Tax Changes Offer Little Relief Compared to Raising Wages

Recent tax changes from the One Big Beautiful Bill Act (OBBBA) have been framed as ways to boost workers’ take‑home pay, but for most low‑wage workers, their effect will be minimal. The federal “no tax on tips” provision, for example, is unlikely to meaningfully increase earnings for the majority of tipped workers, many of whom already earn too little to owe federal income taxes. Those with higher earnings may see slightly larger refunds, but the administrative burden of tracking and documenting eligible tips may limit how much workers ultimately claim.

A similar pattern applies to the new deduction for overtime premiums. While removing state tax on the overtime premium can help workers who rely on extra hours, the benefit applies only to the “extra half” in time‑and‑a‑half pay, not the full overtime wage. For many low‑wage workers, the resulting tax savings will be modest.
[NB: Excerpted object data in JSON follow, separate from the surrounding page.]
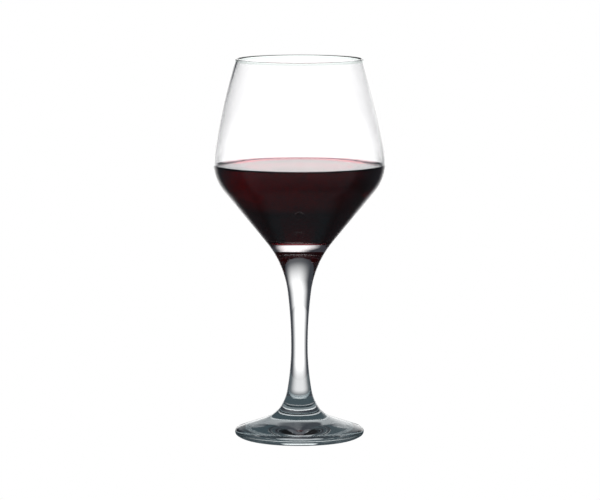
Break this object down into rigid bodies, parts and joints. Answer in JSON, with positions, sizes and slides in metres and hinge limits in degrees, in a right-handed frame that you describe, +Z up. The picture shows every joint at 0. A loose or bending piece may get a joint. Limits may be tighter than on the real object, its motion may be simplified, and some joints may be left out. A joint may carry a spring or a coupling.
{
  "type": "wine glass",
  "caption": "Stemmed red-wine glass with a tapered bowl, slender waisted stem and domed foot, part filled with red wine.",
  "frame": {"origin": "centre of the ring that the foot stands on, at the level of the table", "axes": "+Z up along the glass's axis of revolution; X and Y lie in the table's plane, and no direction around the axis differs from another"},
  "size_m": [0.0902, 0.0902, 0.2],
  "materials": {
    "clear_glass": "clear fire-polished soda-lime glass, faintly blue-green where thick",
    "red_wine": "deep red wine with a glossy level surface, nearly black where deep"
  },
  "bodies": {
    "root": {"bowl": "clear_glass", "stem": "clear_glass", "foot": "clear_glass", "wine": "red_wine"}
  },
  "joints": []
}
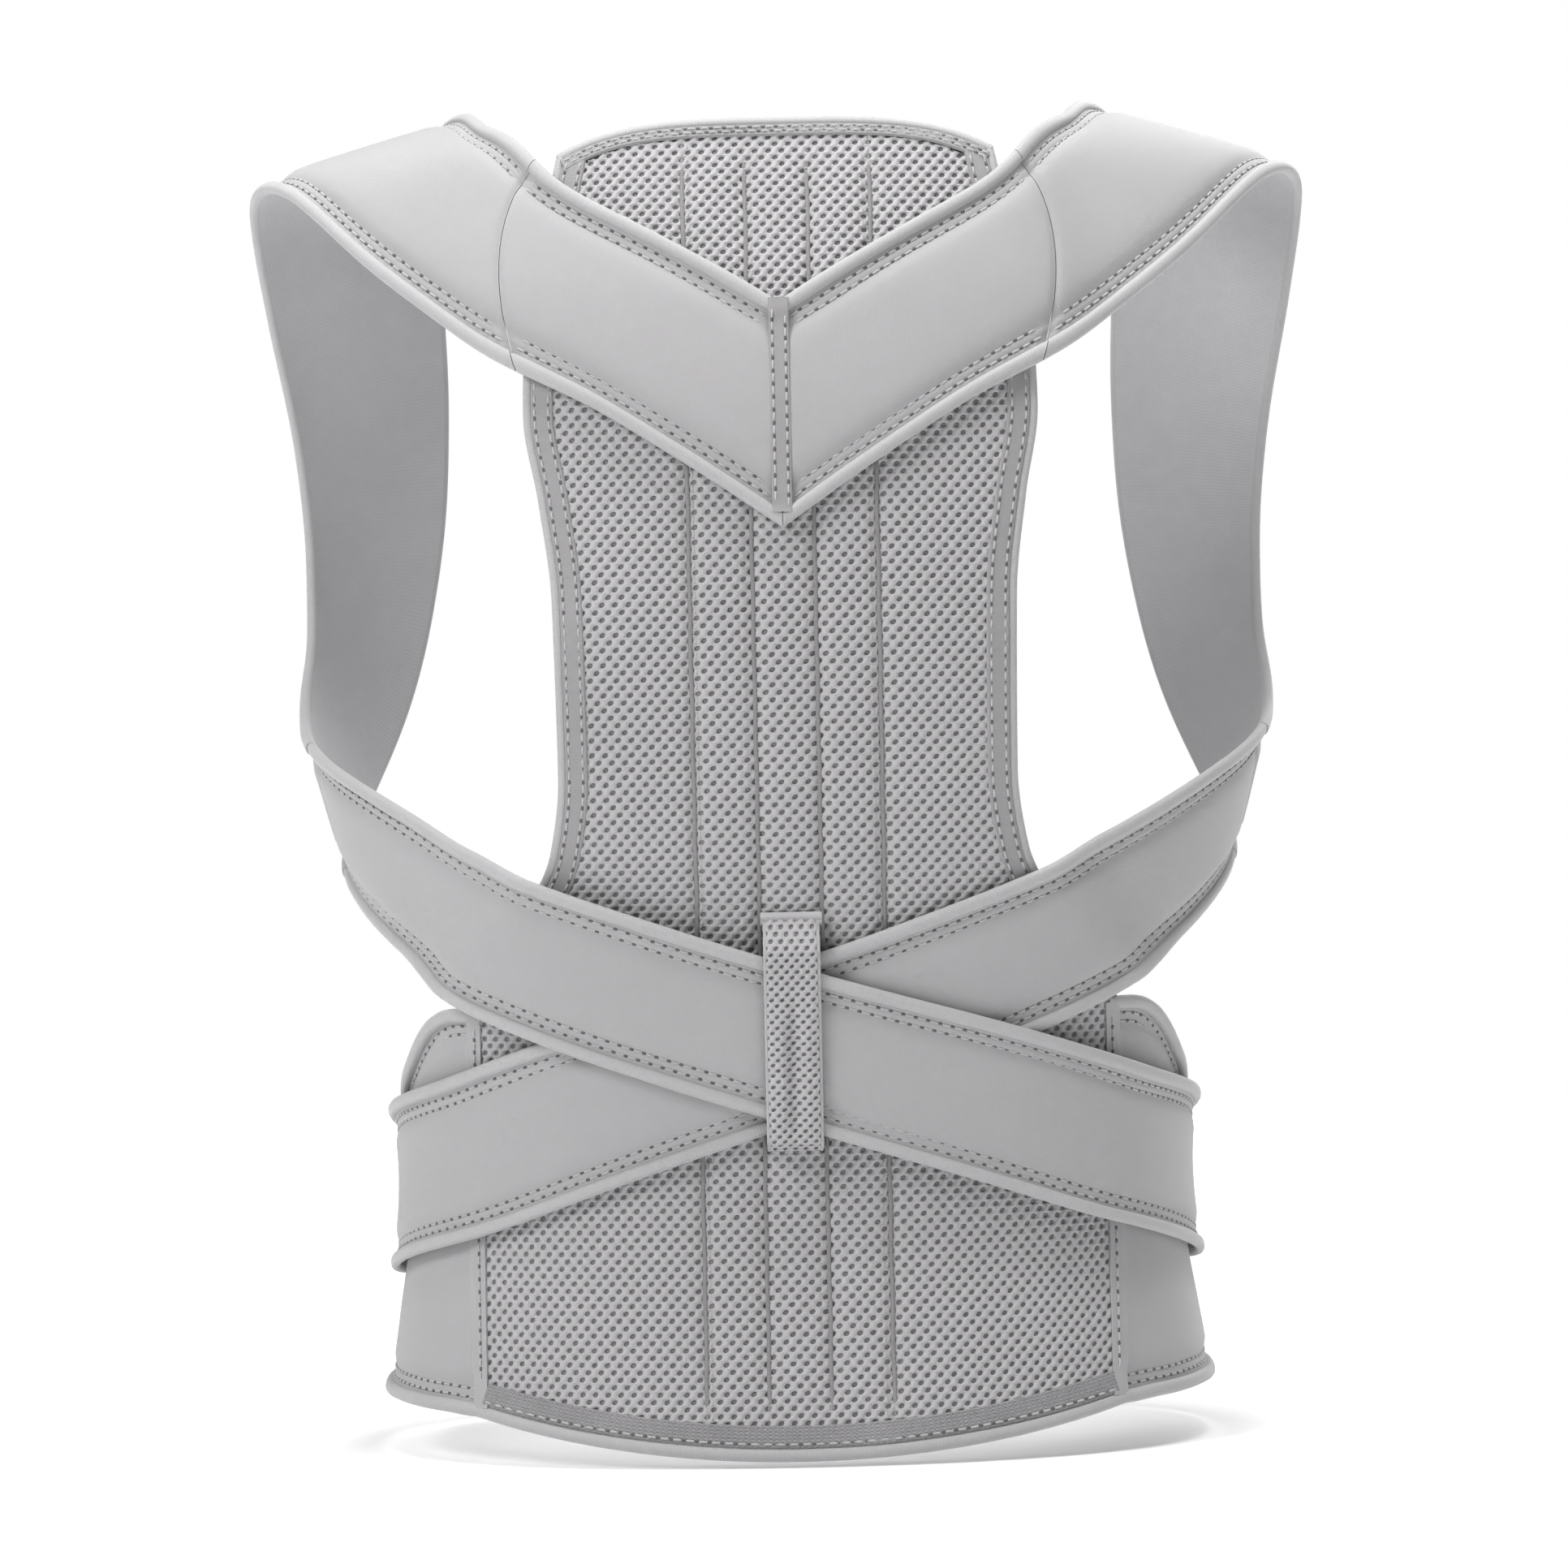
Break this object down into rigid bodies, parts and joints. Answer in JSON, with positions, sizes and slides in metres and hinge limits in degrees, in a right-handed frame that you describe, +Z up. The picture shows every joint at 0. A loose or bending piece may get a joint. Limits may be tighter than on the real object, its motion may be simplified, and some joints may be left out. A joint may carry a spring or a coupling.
{
  "type": "posture corrector",
  "caption": "Light grey back brace in its worn form: mesh back panel, V yoke, shoulder straps that cross in a keeper loop behind the waist, and a wrap belt.",
  "frame": {"origin": "midway between the places on the two shoulders that carry the straps, at their height", "axes": "+Z up along the wearer's spine, +Y the way the wearer faces, +X towards the wearer's right"},
  "size_m": [0.3632, 0.2272, 0.4537],
  "materials": {
    "smooth_fabric": "smooth matt laminated knit, light cool grey",
    "air_mesh": "open spacer mesh, light grey",
    "hook_tape": "short stiff hook pile, grey",
    "edge_binding": "folded elastic binding, light grey"
  },
  "bodies": {
    "root": {"yoke_right": "smooth_fabric", "yoke_left": "smooth_fabric", "shoulder_strap_right": "smooth_fabric", "shoulder_strap_left": "smooth_fabric", "cross_strap_right": "smooth_fabric", "cross_strap_left": "smooth_fabric", "belt_wing_right": "smooth_fabric", "belt_wing_left": "smooth_fabric", "yoke_seam_tape": "smooth_fabric", "back_panel": "air_mesh", "keeper_loop": "air_mesh", "strap_hook_patch_right": "hook_tape", "strap_hook_patch_left": "hook_tape", "belt_hook_patch": "hook_tape", "panel_binding": "edge_binding", "panel_hem_binding": "edge_binding", "yoke_upper_binding_right": "edge_binding", "yoke_lower_binding_right": "edge_binding", "yoke_upper_binding_left": "edge_binding", "yoke_lower_binding_left": "edge_binding", "shoulder_inner_binding_right": "edge_binding", "shoulder_outer_binding_right": "edge_binding", "shoulder_inner_binding_left": "edge_binding", "shoulder_outer_binding_left": "edge_binding", "cross_lower_binding_right": "edge_binding", "cross_upper_binding_right": "edge_binding", "cross_lower_binding_left": "edge_binding", "cross_upper_binding_left": "edge_binding", "belt_binding_right": "edge_binding", "belt_binding_left": "edge_binding"}
  },
  "joints": []
}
Taken together, these tax changes will not substantially alter workers’ financial stability or close the gap between wages and the cost of living. The most reliable way to raise incomes for low‑wage workers remains straightforward: raise the minimum wage. Policies such as expanding the Earned Income Tax Credit or moving the wage floor closer to a true living wage would do far more to put money in workers’ pockets than the limited tax adjustments included in OBBBA.

Conclusion

The minimum wage is more than a number on paper. It shapes the daily realities of hundreds of thousands of workers who keep New Jersey running. As New Jersey moves forward, the challenge is not simply to maintain the status quo, but to advance economic security for those most affected by low pay. Continued adjustments such as $0.43/hour, paired with thoughtful support for small businesses and complementary tax policies, can help build an economy where every worker has a fair chance at stability and opportunity.